When asked what his magic formula for success would be, West was very philosophical.
“I prefer to define success as it relates to “happiness”, which comes in many forms. In my life, achieving happiness is not based on material wealth or the amount of “stuff” that I have,” said West. “Happiness rests on love, simplicity, honesty, integrity, trust and contentment. Those key gems of life are priceless and bring a substantial amount of happiness to me; especially when the rough waters of life lap at your door.”
In his “spare” time, West enjoys spending time with his sons, a very close friend and his parents and also reading. You can also catch him at various sporting events throughout the year.
West is entering his third year at Northland and at Pioneer 90.1, however, the program at NCTC started in 1968 as a way for students to study for the FCC license that was required before anyone could get on the air, according to Station Manager Mark Johnson.
“The radio station went on the air in 1972 as KAVS (Area Vocational School). It was a 10-watt station, which only covered Thief River Falls. The station upgraded to 24,000-watts in the early 1990s, making it possible to be heard in Grand Forks/East Grand Forks,” Johnson said. “The station took on the name Pioneer 90.1 around ten years ago. Pioneer 90.1 is the only student and volunteer-staffed radio station at any 2 year college in Minnesota. We do still have a Radio Broadcast diploma, along with a diploma or AAS degree in New Media Production.
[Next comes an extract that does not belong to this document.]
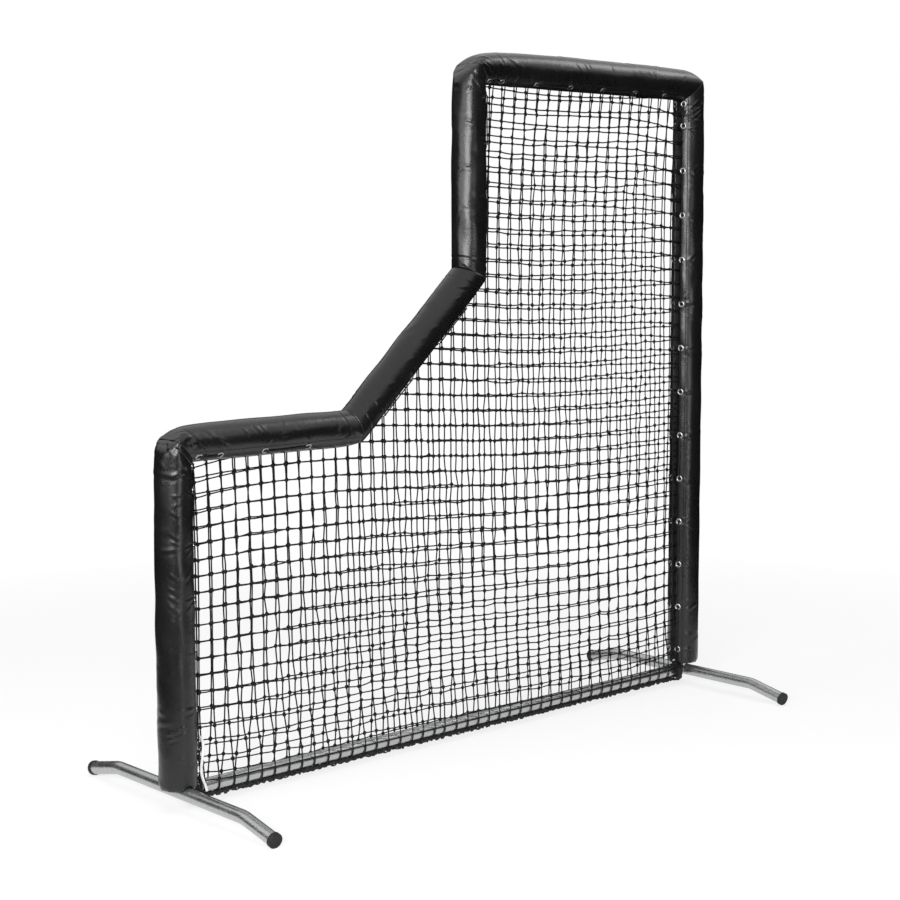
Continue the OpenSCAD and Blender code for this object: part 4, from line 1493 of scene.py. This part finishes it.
class LSCREEN_OT_white_tie(bpy.types.Operator):
    """Hangs the loose end of white cord beside the left foot"""
    bl_idname = "lscreen.white_tie"
    bl_label = "White Tie"

    def execute(self, context):
        setup = context.scene.lscreen.cords
        # In millimetres, x from the axis of the left upright.
        spots = [
            (30, -2, 200), (40, -2, 200), (50, -3, 200), (57, -7, 199), (62, -14, 196),
            (63, -23, 190), (62, -31, 181), (59, -37, 169), (55, -40, 155), (53, -40, 140),
            (51, -39, 124), (50, -38, 108), (52, -38, 92), (57, -39, 75), (63, -39, 60),
            (68, -38, 46),
        ]
        route = [(x / 1000 - HALF, y / 1000, z / 1000) for x, y, z in spots]
        route = smooth_route(route, 4)
        piece = swept_cords("white_cord_end", [route], setup.tie_width, sides=12)
        material = braid_finish("white_cord", setup.tie_colour, 0.0060, 0.6)
        dress(piece, material, "white_tie")
        length = sum(float(np.linalg.norm(b - a)) for a, b in zip(route, route[1:]))
        return {"FINISHED"}


class LSCREEN_PT_panel(bpy.types.Panel):
    """Lists the pieces of the screen and their settings"""
    bl_idname = "LSCREEN_PT_panel"
    bl_label = "L-Screen"
    bl_space_type = "VIEW_3D"
    bl_region_type = "UI"
    bl_category = "L-Screen"

    def draw(self, context):
        setup = context.scene.lscreen
        for title, group in (("Pads", setup.pads), ("Netting", setup.netting),
                             ("Cords", setup.cords), ("Metal", setup.metal),
                             ("Stage", setup.stage)):
            box = self.layout.box()
            box.label(text=title)
            for prop in group.bl_rna.properties:
                if not prop.is_readonly and prop.identifier != "name":
                    box.prop(group, prop.identifier)
        for operator in OPERATORS:
            self.layout.operator(operator.bl_idname)


SETTINGS = (PadSettings, NettingSettings, CordSettings, MetalSettings, StageSettings,
            ScreenSettings)
OPERATORS = (
    LSCREEN_OT_stage, LSCREEN_OT_white_tie, LSCREEN_OT_tubes, LSCREEN_OT_fasteners,
    LSCREEN_OT_foot_caps, LSCREEN_OT_foams, LSCREEN_OT_covers, LSCREEN_OT_eyelets,
    LSCREEN_OT_laces, LSCREEN_OT_netting, LSCREEN_OT_hem, LSCREEN_OT_lashings,
)


def register():
    for cls in SETTINGS + OPERATORS + (LSCREEN_PT_panel,):
        bpy.utils.register_class(cls)
    bpy.types.Scene.lscreen = PointerProperty(type=ScreenSettings)


def unregister():
    del bpy.types.Scene.lscreen
    for cls in reversed(SETTINGS + OPERATORS + (LSCREEN_PT_panel,)):
        bpy.utils.unregister_class(cls)


def main():
    register()
    bpy.ops.lscreen.stage()
    bpy.ops.lscreen.white_tie()
    bpy.ops.lscreen.tubes()
    bpy.ops.lscreen.fasteners()
    bpy.ops.lscreen.foot_caps()
    bpy.ops.lscreen.foams()
    bpy.ops.lscreen.covers()
    bpy.ops.lscreen.eyelets()
    bpy.ops.lscreen.laces()
    bpy.ops.lscreen.netting()
    bpy.ops.lscreen.hem()
    bpy.ops.lscreen.lashings()
    clear_selection()


if __name__ == "__main__":
    main()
New Media Production covers skills that are required for jobs in media and marketing today, such as video production, graphic design, social media, blogging, and photography.”
According to Johnson, classes are held on the Thief River Falls campus, where there is a newly-remodeled classroom, featuring an iMac for each student. The East Grand Forks campus radio studio was added in March of 2012.
“The New Media program is still fairly new. I believe there were four grads this year. I teach an occasional class, but Del Wright is the fulltime instructor. In the 40 year history of the media programs at Northland, hundreds of students have graduated,” Johnson said. “Some have found work in markets as large as Los Angeles, Orlando, Dallas, and the Twin Cities. Some prefer to stay close to home, and work in smaller markets. We have four recent grads working at the co-owned stations in Ada and Mahnomen right now.”
Johnson said the radio industry is realizing that it needs to compete online against streaming.
“The industry is turning to video, podcasts, and other online products to capture a local audience with local information – something that satellite radio and web jukeboxes can’t do. It used to be that radio broadcasters had just one platform – the audio from their transmitters,” Johnson said. “Today, we have so many more – blogs, websites, apps. Radio is now a visual medium, and stations need employees skilled in creating content for a number of platforms. Some even have a fulltime video producer on staff. As an example, the nation’s largest broadcaster, Clear Channel, advertised earlier this year for an entirely new role called a Digital Program Manager. That new position manages the company’s digital and social media platforms. With Northland’s three radio stations (one FM, and two digital channels, along with our new website www.radionorthland.org), matched with Del’s instruction, we are uniquely able to produce graduates with the skills necessary for this new job.”
West feels the future is bright for Pioneer 90.1.
“I’m excited about the growth that the radio station has experienced recently, to include our new studio in East Grand Forks, and the accessibility/presence that we now have in Greater Grand Forks,” West said. “The role that Pioneer 90.1 has, in serving citizens of northwest Minnesota and northeast North Dakota, is very unique. Unlike other public radio outlets, Pioneer 90.1 is based right here. It’s regional, reflecting and connected to the region. I’m thrilled to be a part of Pioneer 90.1’s present, potential and future!”